Written instruction —
Reply with one number only, the count of lines holding the string "object".

Data provided —
###

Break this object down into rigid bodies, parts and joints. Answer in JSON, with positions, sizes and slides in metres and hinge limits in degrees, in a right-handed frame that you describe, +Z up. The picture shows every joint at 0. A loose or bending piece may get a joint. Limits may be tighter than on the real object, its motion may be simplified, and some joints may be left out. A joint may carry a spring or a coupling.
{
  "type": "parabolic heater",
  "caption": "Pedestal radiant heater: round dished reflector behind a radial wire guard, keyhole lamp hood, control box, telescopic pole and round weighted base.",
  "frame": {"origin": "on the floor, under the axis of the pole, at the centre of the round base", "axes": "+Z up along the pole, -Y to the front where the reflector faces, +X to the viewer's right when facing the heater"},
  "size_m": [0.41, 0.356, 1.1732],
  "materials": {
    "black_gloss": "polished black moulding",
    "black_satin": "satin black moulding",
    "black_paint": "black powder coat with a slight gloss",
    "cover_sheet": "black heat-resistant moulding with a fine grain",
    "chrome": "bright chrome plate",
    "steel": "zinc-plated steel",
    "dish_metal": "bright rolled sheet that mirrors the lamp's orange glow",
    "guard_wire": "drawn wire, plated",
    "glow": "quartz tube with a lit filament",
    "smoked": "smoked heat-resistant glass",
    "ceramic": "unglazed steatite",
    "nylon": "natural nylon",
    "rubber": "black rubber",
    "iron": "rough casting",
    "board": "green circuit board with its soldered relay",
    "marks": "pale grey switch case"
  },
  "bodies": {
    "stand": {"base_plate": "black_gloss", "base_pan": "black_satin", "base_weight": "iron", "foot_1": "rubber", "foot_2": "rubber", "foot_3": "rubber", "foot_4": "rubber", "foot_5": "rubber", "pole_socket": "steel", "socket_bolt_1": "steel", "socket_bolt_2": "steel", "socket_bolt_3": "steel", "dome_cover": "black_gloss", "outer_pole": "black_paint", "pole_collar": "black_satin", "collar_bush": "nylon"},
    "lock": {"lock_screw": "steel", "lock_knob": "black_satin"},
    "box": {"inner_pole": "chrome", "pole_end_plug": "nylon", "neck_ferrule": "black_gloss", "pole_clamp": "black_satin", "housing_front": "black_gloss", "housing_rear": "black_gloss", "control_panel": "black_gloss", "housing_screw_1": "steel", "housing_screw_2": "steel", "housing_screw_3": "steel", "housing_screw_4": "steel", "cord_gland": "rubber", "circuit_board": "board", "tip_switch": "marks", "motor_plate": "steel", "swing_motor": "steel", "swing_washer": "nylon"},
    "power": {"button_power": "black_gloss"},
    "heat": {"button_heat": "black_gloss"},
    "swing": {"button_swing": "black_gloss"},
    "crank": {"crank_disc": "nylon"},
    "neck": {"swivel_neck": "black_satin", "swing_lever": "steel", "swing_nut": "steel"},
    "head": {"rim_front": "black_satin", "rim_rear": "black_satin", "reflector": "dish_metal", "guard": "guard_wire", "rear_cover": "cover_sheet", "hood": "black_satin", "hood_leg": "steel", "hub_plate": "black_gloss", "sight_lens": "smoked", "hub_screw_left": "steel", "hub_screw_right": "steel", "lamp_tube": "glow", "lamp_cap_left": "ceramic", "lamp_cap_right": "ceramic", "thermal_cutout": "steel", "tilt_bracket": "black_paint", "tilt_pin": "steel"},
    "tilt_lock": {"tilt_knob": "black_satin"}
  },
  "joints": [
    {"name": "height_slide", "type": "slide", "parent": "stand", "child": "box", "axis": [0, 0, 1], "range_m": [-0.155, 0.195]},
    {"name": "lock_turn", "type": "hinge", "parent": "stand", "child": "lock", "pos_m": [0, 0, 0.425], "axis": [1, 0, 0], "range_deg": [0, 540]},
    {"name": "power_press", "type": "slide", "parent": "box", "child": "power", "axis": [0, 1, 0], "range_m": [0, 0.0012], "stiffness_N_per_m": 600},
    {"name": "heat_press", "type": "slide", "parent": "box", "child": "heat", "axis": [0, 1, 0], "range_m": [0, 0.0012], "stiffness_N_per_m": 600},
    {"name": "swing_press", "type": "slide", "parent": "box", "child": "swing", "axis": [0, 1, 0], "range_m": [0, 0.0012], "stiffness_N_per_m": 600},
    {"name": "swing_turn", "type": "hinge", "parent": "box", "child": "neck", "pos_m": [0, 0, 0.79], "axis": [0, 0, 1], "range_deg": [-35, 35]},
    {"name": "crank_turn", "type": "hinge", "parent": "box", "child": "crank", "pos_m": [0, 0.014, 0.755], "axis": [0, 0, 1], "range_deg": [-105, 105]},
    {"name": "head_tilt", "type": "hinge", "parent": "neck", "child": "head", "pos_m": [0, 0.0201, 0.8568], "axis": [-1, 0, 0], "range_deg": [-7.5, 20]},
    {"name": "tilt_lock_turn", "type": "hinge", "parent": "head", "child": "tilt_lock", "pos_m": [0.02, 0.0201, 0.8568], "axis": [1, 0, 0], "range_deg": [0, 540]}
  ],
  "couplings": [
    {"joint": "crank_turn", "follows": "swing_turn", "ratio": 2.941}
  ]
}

###

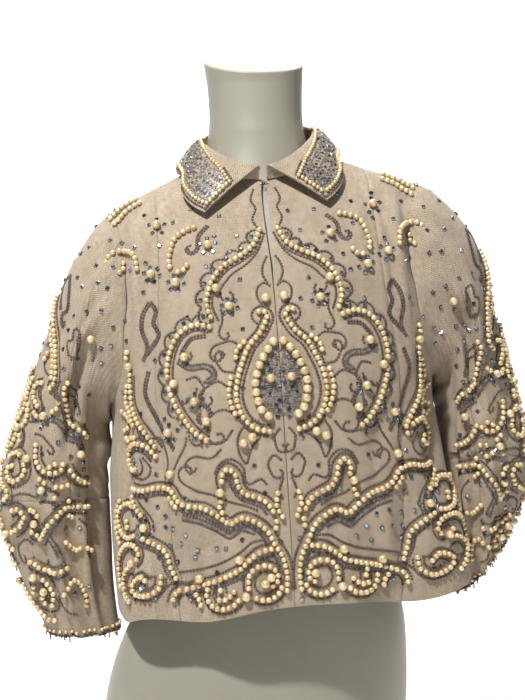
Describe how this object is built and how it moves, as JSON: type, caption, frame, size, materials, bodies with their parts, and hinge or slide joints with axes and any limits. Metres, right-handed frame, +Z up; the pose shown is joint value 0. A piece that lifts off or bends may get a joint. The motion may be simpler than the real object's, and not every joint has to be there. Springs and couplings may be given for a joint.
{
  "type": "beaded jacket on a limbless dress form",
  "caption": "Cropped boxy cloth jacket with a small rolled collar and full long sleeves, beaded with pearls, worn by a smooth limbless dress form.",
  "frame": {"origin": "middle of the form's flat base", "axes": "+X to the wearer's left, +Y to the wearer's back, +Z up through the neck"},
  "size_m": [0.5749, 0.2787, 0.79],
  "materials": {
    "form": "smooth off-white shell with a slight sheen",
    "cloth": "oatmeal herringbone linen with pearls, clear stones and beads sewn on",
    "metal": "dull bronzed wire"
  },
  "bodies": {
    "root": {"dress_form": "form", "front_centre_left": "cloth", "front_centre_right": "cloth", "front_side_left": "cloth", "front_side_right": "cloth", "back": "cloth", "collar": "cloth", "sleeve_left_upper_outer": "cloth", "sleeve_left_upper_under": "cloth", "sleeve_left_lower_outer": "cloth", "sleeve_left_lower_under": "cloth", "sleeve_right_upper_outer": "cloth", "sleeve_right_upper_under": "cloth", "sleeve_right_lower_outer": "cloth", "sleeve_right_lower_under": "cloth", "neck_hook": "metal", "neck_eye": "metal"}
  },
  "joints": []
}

###

Task response —
2